Offline social networking has been a long-time business practice of “reciprocity”. Many people have been frustrated with the effectiveness of their social networking efforts due to a number of misperceptions:
- “I need as many connections/relationships as possible in order to survive, thrive, or at least get a job!”
- “I will get right to the point and ask for assistance with a new connection”.
- “I am shy and do not enjoy proactively helping others or seeking assistance.”
- “I just graduated from college. What Can I do to earn trustworthiness with more experienced thought-leaders?”
Social Networking provides a competitive advantage to the organizations and individuals that implement this time-honored practice. Since this is a practice, there are poor practices and there are best practices. Companies long ago began forming relationships with customers, suppliers, and competitors.
A Social Powered Business as defined by IBM
- Transparent (Allow people and culture to reflect your brand and your values)
- Nimble (Speed, gain real-time insight and make quicker and better decisions)
The benefits to building a social business are higher sales and profitability due to trusted relationships and brand advocacy. There is not a large organization today that is not challenged by the lack of engagement from a great number of their employees.

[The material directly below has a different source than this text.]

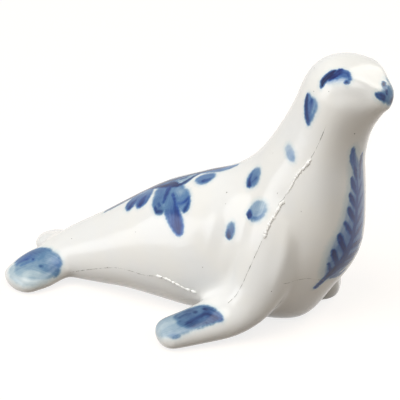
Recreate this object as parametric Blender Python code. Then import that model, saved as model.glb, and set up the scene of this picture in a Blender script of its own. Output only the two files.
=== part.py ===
"""Slip-cast porcelain seal figurine: one glazed piece, resting on its belly and four flippers.

Metres, +Z up, nose towards +X, the seal's left towards +Y. The origin is on the table,
under the middle of the flat belly.
"""

import math

import bmesh
import bpy
from mathutils import Matrix, Vector

# Body outline in the middle plane, from the tail to the muzzle. Each station:
# back (x, z), belly (x, z), half width, share of the height where it is widest,
# roundness of the back and of the belly (1 is an oval, less is squarer, more is keener),
# share of the head's turn.
BODY = (
    ((-0.0375, 0.0076), (-0.0375, 0.0010), 0.0054, 0.50, 1.00, 1.00, 0.0),
    ((-0.0335, 0.0107), (-0.0335, 0.0000), 0.0066, 0.48, 1.00, 1.05, 0.0),
    ((-0.0290, 0.0136), (-0.0290, -0.0003), 0.0076, 0.45, 1.00, 1.05, 0.0),
    ((-0.0235, 0.0171), (-0.0235, -0.0004), 0.0087, 0.42, 1.00, 1.20, 0.0),
    ((-0.0165, 0.0219), (-0.0165, -0.0004), 0.0103, 0.40, 1.00, 1.32, 0.0),
    ((-0.0085, 0.0268), (-0.0085, -0.0006), 0.0121, 0.39, 1.00, 1.08, 0.0),
    ((0.0000, 0.0303), (0.0005, -0.0010), 0.0136, 0.40, 1.00, 0.92, 0.0),
    ((0.0068, 0.0330), (0.0115, -0.0012), 0.0136, 0.42, 1.00, 1.05, 0.0),
    ((0.0120, 0.0369), (0.0234, -0.0006), 0.0136, 0.46, 1.00, 1.26, 0.0),
    ((0.0157, 0.0418), (0.0304, 0.0080), 0.0134, 0.50, 1.00, 1.05, 0.0),
    ((0.0188, 0.0471), (0.0357, 0.0174), 0.0128, 0.50, 1.00, 1.00, 0.0),
    ((0.0212, 0.0522), (0.0362, 0.0280), 0.0117, 0.50, 1.00, 1.00, 0.0),
    ((0.0229, 0.0566), (0.0357, 0.0368), 0.0106, 0.49, 1.00, 1.05, 0.2),
    ((0.0253, 0.0600), (0.0366, 0.0432), 0.0100, 0.48, 0.98, 1.15, 0.5),
    ((0.0293, 0.0619), (0.0382, 0.0473), 0.0095, 0.54, 0.88, 1.20, 0.8),
    ((0.0337, 0.0615), (0.0397, 0.0496), 0.0084, 0.66, 0.74, 1.25, 1.0),
    ((0.0375, 0.0599), (0.0407, 0.0511), 0.0066, 0.74, 0.66, 1.25, 1.0),
    ((0.0402, 0.0580), (0.0414, 0.0524), 0.0044, 0.70, 0.74, 1.10, 1.0),
)
HEAD_TURN = math.radians(14)  # to the seal's right, about an upright line in the neck
NECK_X = 0.0270
MUZZLE_BULGE = 0.0020  # how far the nose stands out past the last station
TAIL_BULGE = 0.0026

# A flipper grows from the flank of one body station. Each of its own stations:
# centre as (x from the middle of that body station, how far out past its flank, z),
# half width of the blade, half thickness, way the blade faces on the seal's right.
FRONT_ROOT = BODY[8]
RIGHT_FRONT_FLIPPER = (
    ((0.0042, -0.0084, 0.0360), 0.0050, 0.0040, (0.20, -1.00, 0.20)),
    ((0.0036, -0.0050, 0.0275), 0.0070, 0.0052, (0.20, -1.00, 0.15)),
    ((0.0012, -0.0028, 0.0180), 0.0072, 0.0056, (0.15, -1.00, 0.25)),
    ((-0.0016, -0.0012, 0.0102), 0.0061, 0.0054, (0.00, -0.80, 0.50)),
    ((-0.0062, 0.0012, 0.0054), 0.0060, 0.0046, (-0.15, -0.40, 1.00)),
    ((-0.0116, 0.0054, 0.0035), 0.0056, 0.0036, (-0.10, -0.10, 1.00)),
    ((-0.0168, 0.0099, 0.0026), 0.0048, 0.0030, (-0.05, -0.05, 1.00)),
)
LEFT_FRONT_FLIPPER = (
    ((0.0050, -0.0084, 0.0360), 0.0050, 0.0040, (0.20, -1.00, 0.20)),
    ((0.0056, -0.0052, 0.0275), 0.0070, 0.0052, (0.20, -1.00, 0.15)),
    ((0.0056, -0.0032, 0.0180), 0.0074, 0.0054, (0.15, -1.00, 0.25)),
    ((0.0046, -0.0040, 0.0084), 0.0070, 0.0050, (0.10, -0.80, 0.60)),
    ((0.0044, -0.0038, 0.0026), 0.0069, 0.0048, (0.10, -0.35, 1.00)),
    ((0.0034, 0.0010, 0.0021), 0.0067, 0.0038, (0.10, -0.10, 1.00)),
    ((0.0010, 0.0068, 0.0021), 0.0058, 0.0030, (0.05, -0.05, 1.00)),
)
FRONT_TIP_BULGE = 0.0030

HIND_ROOT = BODY[2]
RIGHT_HIND_FLIPPER = (
    ((-0.0012, -0.0060, 0.0056), 0.0046, 0.0040, (-0.05, -0.35, 1.00)),
    ((-0.0056, -0.0032, 0.0043), 0.0054, 0.0036, (-0.05, -0.40, 1.00)),
    ((-0.0088, 0.0005, 0.0030), 0.0060, 0.0031, (-0.05, -0.35, 1.00)),
    ((-0.0107, 0.0039, 0.0023), 0.0054, 0.0027, (-0.05, -0.20, 1.00)),
)
LEFT_HIND_FLIPPER = (
    ((-0.0012, -0.0060, 0.0054), 0.0050, 0.0042, (-0.05, -0.35, 1.00)),
    ((-0.0056, -0.0031, 0.0042), 0.0058, 0.0036, (-0.05, -0.35, 1.00)),
    ((-0.0094, -0.0005, 0.0028), 0.0060, 0.0031, (-0.05, -0.30, 1.00)),
    ((-0.0116, 0.0019, 0.0021), 0.0049, 0.0026, (-0.05, -0.20, 1.00)),
)
HIND_TIP_BULGE = 0.0030

RING_POINTS = 48
STEPS_BETWEEN_STATIONS = 6
TIP_STEPS = 6
SKIN_GRID = 0.0006  # grid of the single skin that joins body and flippers
SKIN_SMOOTHING = 24
SKIN_FACES = 11000
SHORTEST_EDGE = 0.00005  # what the cut at the table leaves shorter than this is closed up

TO_NECK = Matrix.Translation((-NECK_X, 0, 0))


def clear_scene():
    for obj in list(bpy.data.objects):
        bpy.data.objects.remove(obj, do_unlink=True)


def catmull_rom(before, start, end, after, t):
    """A point on the smooth curve from start to end; works on numbers and on vectors."""
    return 0.5 * (
        2 * start
        + (end - before) * t
        + (2 * before - 5 * start + 4 * end - after) * t * t
        + (3 * start - before - 3 * end + after) * t * t * t
    )


def smoothed(values, steps=STEPS_BETWEEN_STATIONS):
    """The listed values with steps - 1 more between each two, along one smooth curve."""
    found = []
    last = len(values) - 1
    for i in range(last):
        start, end = values[i], values[i + 1]
        before = values[i - 1] if i > 0 else 2 * start - end
        after = values[i + 2] if i + 2 <= last else 2 * end - start
        found += [catmull_rom(before, start, end, after, n / steps) for n in range(steps)]
    return found + [values[last]]


def shaped(share, roundness):
    """How far out the skin is, from 0 to 1, where an oval would be share of the way."""
    return math.copysign(abs(share) ** roundness, share)


def turned(point, share):
    """The point after its share of the head's turn."""
    return TO_NECK.inverted() @ Matrix.Rotation(-HEAD_TURN * share, 4, "Z") @ TO_NECK @ point


def body_ring(back, belly, width, share, back_roundness, belly_roundness, turn):
    """A ring of points round the body, widest at its own height."""
    middle = belly.lerp(back, share)
    ring = []
    for n in range(RING_POINTS):
        angle = 2 * math.pi * n / RING_POINTS
        upper = math.cos(angle) > 0
        reach = (back - middle) if upper else (middle - belly)
        out = shaped(math.sin(angle), back_roundness if upper else belly_roundness)
        point = middle + reach * math.cos(angle) + Vector((0, width * out, 0))
        ring.append(turned(point, turn))
    return ring


def body_rings():
    columns = list(zip(*BODY))
    backs = smoothed([Vector((x, 0, z)) for x, z in columns[0]])
    bellies = smoothed([Vector((x, 0, z)) for x, z in columns[1]])
    others = [smoothed(column) for column in columns[2:]]
    return [body_ring(*values) for values in zip(backs, bellies, *others)]


def flank_of(station):
    """The middle x of a body station and the half width there."""
    back, belly, width = station[:3]
    return (back[0] + belly[0]) / 2, width


def flipper_rings(stations, root, side):
    """Oval rings along a flipper; side is 1 for the seal's right and -1 for its left."""
    root_x, flank = flank_of(root)
    centres = smoothed([Vector((root_x + x, -side * (flank + out), z)) for (x, out, z), *_ in stations])
    halves = smoothed([s[1] for s in stations])
    depths = smoothed([s[2] for s in stations])
    faces = smoothed([Vector((x, side * y, z)) for *_, (x, y, z) in stations])
    rings = []
    last = len(centres) - 1
    for i, (centre, half, depth, face) in enumerate(zip(centres, halves, depths, faces)):
        along = (centres[min(i + 1, last)] - centres[max(i - 1, 0)]).normalized()
        up = (face - along * face.dot(along)).normalized()
        across = along.cross(up) * side
        ring = []
        for n in range(RING_POINTS):
            angle = 2 * math.pi * n / RING_POINTS
            ring.append(centre + across * half * math.sin(angle) + up * depth * math.cos(angle))
        rings.append(ring)
    return rings


def middle_of(ring):
    return sum(ring, Vector()) / len(ring)


def round_tip(rings, bulge):
    """Rings that close the last one off with a rounded end, bulge long."""
    centre = middle_of(rings[-1])
    along = (centre - middle_of(rings[-2])).normalized()
    tip = []
    for n in range(1, TIP_STEPS):
        angle = 0.5 * math.pi * n / TIP_STEPS
        shift = along * bulge * math.sin(angle)
        tip.append([centre + (p - centre) * math.cos(angle) + shift for p in rings[-1]])
    return tip


def add_loft(mesh, rings):
    """Adds the closed skin through the rings to a bmesh."""
    rows = [[mesh.verts.new(p) for p in ring] for ring in rings]
    faces = []
    for lower, upper in zip(rows, rows[1:]):
        for n in range(RING_POINTS):
            m = (n + 1) % RING_POINTS
            faces.append(mesh.faces.new((lower[n], lower[m], upper[m], upper[n])))
    faces.append(mesh.faces.new(rows[0]))
    faces.append(mesh.faces.new(rows[-1]))
    bmesh.ops.recalc_face_normals(mesh, faces=faces)


def loft_with_ends(mesh, rings, end_bulge, start_bulge=0.0):
    before = round_tip(rings[::-1], start_bulge)[::-1] if start_bulge else []
    add_loft(mesh, before + rings + round_tip(rings, end_bulge))


def glaze_material():
    material = bpy.data.materials.new("white glaze")
    material.use_nodes = True
    surface = material.node_tree.nodes["Principled BSDF"]
    surface.inputs["Base Color"].default_value = (0.86, 0.85, 0.81, 1)
    surface.inputs["Roughness"].default_value = 0.12
    surface.inputs["Metallic"].default_value = 0.0
    return material


def apply_modifiers(obj):
    """Fixes what the modifiers make as the object's own mesh."""
    graph = bpy.context.evaluated_depsgraph_get()
    made = bpy.data.meshes.new_from_object(obj.evaluated_get(graph))
    obj.modifiers.clear()
    obj.data = made


def join_into_one_skin(obj):
    remesh = obj.modifiers.new("one skin", "REMESH")
    remesh.mode = "VOXEL"
    remesh.voxel_size = SKIN_GRID
    soften = obj.modifiers.new("soft joins", "SMOOTH")
    soften.factor = 0.5
    soften.iterations = SKIN_SMOOTHING
    apply_modifiers(obj)
    thin = obj.modifiers.new("facets", "DECIMATE")
    thin.ratio = SKIN_FACES / (2 * len(obj.data.polygons))
    apply_modifiers(obj)


def cut_flat_base(obj):
    """Takes off all that lies below the table, which leaves the flat underside."""
    reach = 2 * max(obj.dimensions)
    cutter = bpy.data.objects.new("base_cutter", bpy.data.meshes.new("base_cutter"))
    block = bmesh.new()
    bmesh.ops.create_cube(block, size=reach)
    bmesh.ops.translate(block, vec=(0, 0, -reach / 2), verts=block.verts)
    block.to_mesh(cutter.data)
    block.free()
    bpy.context.collection.objects.link(cutter)
    cutter.hide_render = True
    cutter.display_type = "WIRE"
    cut = obj.modifiers.new("flat base", "BOOLEAN")
    cut.operation = "DIFFERENCE"
    cut.solver = "EXACT"
    cut.object = cutter
    close_up = obj.modifiers.new("short edges", "WELD")
    close_up.merge_threshold = SHORTEST_EDGE


def build_seal():
    mesh = bmesh.new()
    loft_with_ends(mesh, body_rings(), MUZZLE_BULGE, TAIL_BULGE)
    for stations, side in ((RIGHT_FRONT_FLIPPER, 1), (LEFT_FRONT_FLIPPER, -1)):
        loft_with_ends(mesh, flipper_rings(stations, FRONT_ROOT, side), FRONT_TIP_BULGE)
    for stations, side in ((RIGHT_HIND_FLIPPER, 1), (LEFT_HIND_FLIPPER, -1)):
        loft_with_ends(mesh, flipper_rings(stations, HIND_ROOT, side), HIND_TIP_BULGE)
    seal = bpy.data.objects.new("seal_body", bpy.data.meshes.new("seal_body"))
    mesh.to_mesh(seal.data)
    mesh.free()
    bpy.context.collection.objects.link(seal)
    join_into_one_skin(seal)
    cut_flat_base(seal)
    seal.data.materials.append(glaze_material())
    return seal


def main():
    clear_scene()
    build_seal()


main()
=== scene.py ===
"""Glazed porcelain seal figurine with blue brushwork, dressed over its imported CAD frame.

Metres, +Z up, nose towards +X, the seal's left towards +Y, as in the frame.
"""

import math

import bmesh
import bpy
import numpy as np
from bpy.props import FloatProperty, FloatVectorProperty, IntProperty, PointerProperty
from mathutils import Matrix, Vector
from mathutils.bvhtree import BVHTree


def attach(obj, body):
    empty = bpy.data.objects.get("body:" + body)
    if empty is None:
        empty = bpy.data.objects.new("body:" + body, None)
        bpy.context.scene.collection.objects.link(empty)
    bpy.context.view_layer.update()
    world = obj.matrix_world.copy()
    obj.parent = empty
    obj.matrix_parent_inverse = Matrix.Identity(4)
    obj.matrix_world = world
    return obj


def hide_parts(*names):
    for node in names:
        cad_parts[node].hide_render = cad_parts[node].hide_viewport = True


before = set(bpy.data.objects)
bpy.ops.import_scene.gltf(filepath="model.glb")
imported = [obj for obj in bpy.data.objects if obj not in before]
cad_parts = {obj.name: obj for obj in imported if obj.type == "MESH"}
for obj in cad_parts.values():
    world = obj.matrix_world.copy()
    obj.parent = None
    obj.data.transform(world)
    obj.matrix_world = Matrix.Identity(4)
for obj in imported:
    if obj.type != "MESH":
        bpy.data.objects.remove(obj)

bl_info = {
    "name": "Glazed Seal Figurine",
    "version": (1, 0, 0),
    "blender": (4, 5, 0),
    "location": "3D View > Sidebar > Seal",
    "description": "Dresses the packed seal figurine with glaze, brushwork, casting seam and studio",
    "category": "Object",
}

CAD_BODY = "root"
CAD_NODE = "seal_body"
MM = 0.001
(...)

With the ever more powerful communication tools available to individuals, we have the opportunity earn social power by influencing and supporting our selected social networks to attract opportunity and develop our reputation. We must find, create and nurture social relationships to help them uncover the best opportunities, jobs, and entrepreneurial ventures. The explosion of business and social networks places insular companies and individuals at risk of being left behind. Earning and accounting for your Relationship Capital (RC) is the currency of your social power. It is becoming a prerequisite for individuals, products/services, and organizations to prosper in the global relationship economy.

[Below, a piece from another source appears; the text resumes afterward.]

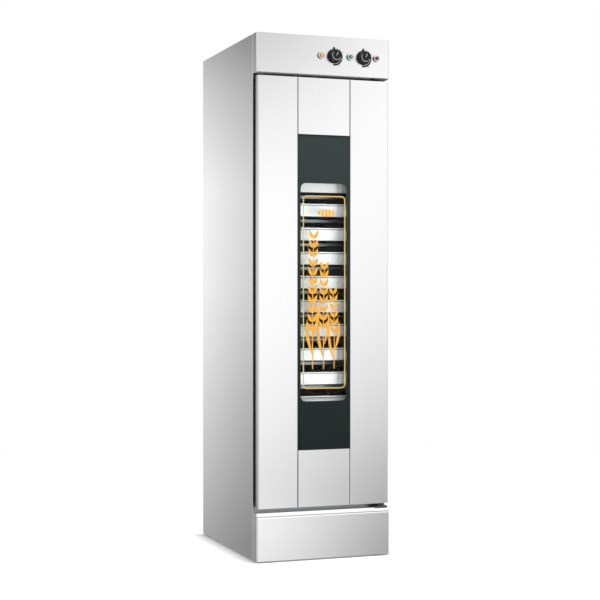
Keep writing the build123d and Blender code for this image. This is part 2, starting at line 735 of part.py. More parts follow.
def terminal_block():
    """Screw terminals on the left-hand wall of the control box."""
    thick, long, high = BLOCK_SIZE
    wall = -(CABINET_HALF - SKIN)
    middle = Plane((wall + thick / 2, FACE_Y + long, CONTROL_Z))
    with BuildPart() as block:
        with BuildSketch(middle):
            Rectangle(thick, long)
        extrude(amount=high)
        with BuildSketch(middle.offset(high)):
            with GridLocations(0, long / BLOCK_WAYS, 1, BLOCK_WAYS):
                Rectangle(*BLOCK_POCKET)
        extrude(amount=-high / 2, mode=Mode.SUBTRACT)
    return block


def cable_gland():
    """Gland in the rear panel: a hexagon outside, a nut inside and a bore for the cable."""
    place = (GLAND_X, HEADER_BOTTOM + GLAND_HEIGHT)
    with BuildPart() as gland:
        with BuildSketch(facing(REAR_Y + GLAND_PROUD)):
            with Locations(place):
                Circle(GLAND_THREAD_RADIUS)
        extrude(amount=GLAND_PROUD + SKIN + SKIN + 2 * GLAND_HEX)
        chamfer(gland.edges().group_by(Axis.Y)[-1], SKIN)
        for y in (REAR_PANEL_Y + GLAND_HEX, REAR_PANEL_Y - SKIN):
            with BuildSketch(facing(y)):
                with Locations(place):
                    RegularPolygon(GLAND_HEX_RADIUS, 6)
            extrude(amount=GLAND_HEX)
        with BuildSketch(facing(REAR_Y + GLAND_PROUD)):
            with Locations(place):
                Circle(GLAND_BORE_RADIUS)
        extrude(amount=GLAND_PROUD + 2 * SKIN + 3 * GLAND_HEX, mode=Mode.SUBTRACT)
    return gland


# ---------------------------------------------------------------- door

def door_skin(side):
    """Left or right face of the door: one sheet folded back at the seam and at the edge,
    where it ends in a ledge for the fingers."""
    seam = side * (STRIP_HALF + SEAM_WIDTH / 2 + SKIN / 2)
    edge = side * (DOOR_HALF - SKIN / 2)
    front = FRONT_Y + SKIN / 2
    ledge = FRONT_Y + DOOR_EDGE - SKIN / 2
    with BuildPart() as skin:
        with BuildSketch(Plane.XY.offset(DOOR_BOTTOM + END_CAP)):
            with BuildLine():
                FilletPolyline(
                    (seam, FRONT_Y + SEAM_RETURN),
                    (seam, front),
                    (edge, front),
                    (edge, ledge),
                    (side * LEDGE_HALF, ledge),
                    radius=[SHEET_BEND, CORNER_BEND, SHEET_BEND],
                )
            trace(line_width=SKIN)
        extrude(amount=DOOR_TOP - DOOR_BOTTOM - 2 * END_CAP)
    return skin


def door_centre_panels():
    """Steel panels of the centre strip, above and below the glass."""
    half = STRIP_HALF - SEAM_WIDTH / 2 - SKIN / 2
    length = STRIP_PANEL - END_CAP
    with BuildPart() as panels:
        for bottom in (DOOR_BOTTOM + END_CAP, GLASS_TOP):
            with BuildSketch(Plane.XY.offset(bottom)):
                with BuildLine():
                    FilletPolyline(
                        (-half, FRONT_Y + SEAM_RETURN),
                        (-half, FRONT_Y + SKIN / 2),
                        (half, FRONT_Y + SKIN / 2),
                        (half, FRONT_Y + SEAM_RETURN),
                        radius=SHEET_BEND,
                    )
                trace(line_width=SKIN)
            extrude(amount=length)
    return panels


def door_end_caps():
    """Plates that close the top and the bottom of the door, each with a hole for a pivot bush.
    The step in their outline is the back of the finger ledges."""
    ledge = FRONT_Y + DOOR_EDGE
    with BuildPart() as caps:
        for bottom in (DOOR_BOTTOM, DOOR_TOP - END_CAP):
            with BuildSketch(Plane.XY.offset(bottom)) as plate:
                with BuildLine():
                    Polyline(
                        (-DOOR_HALF, FRONT_Y),
                        (DOOR_HALF, FRONT_Y),
                        (DOOR_HALF, ledge),
                        (LEDGE_HALF, ledge),
                        (LEDGE_HALF, DOOR_BACK_Y),
                        (-LEDGE_HALF, DOOR_BACK_Y),
                        (-LEDGE_HALF, ledge),
                        (-DOOR_HALF, ledge),
                        close=True,
                    )
                make_face()
                fillet(plate.vertices().group_by(Axis.Y)[0], CORNER_BEND + SKIN / 2)
                with Locations((PIN_X, PIN_Y)):
                    Circle(BUSH_RADIUS + FIT, mode=Mode.SUBTRACT)
            extrude(amount=END_CAP)
    return caps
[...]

The business case for implementing social business practices and relationship capital metrics comes to down to maintaining your competitiveness when your rivals, clients, and partners are adopting new methods for directing business. There is a transformation occurring in the ways people communicate and leverage their social influence and it is this relationship capital credibility that accounts for this influence. Small business and solopreneurs must not only build their own relationship capital, but they must leverage others influencers to sustain and grow. The power of one individual to create a movement, a community, a sustainable business is more powerful than ever.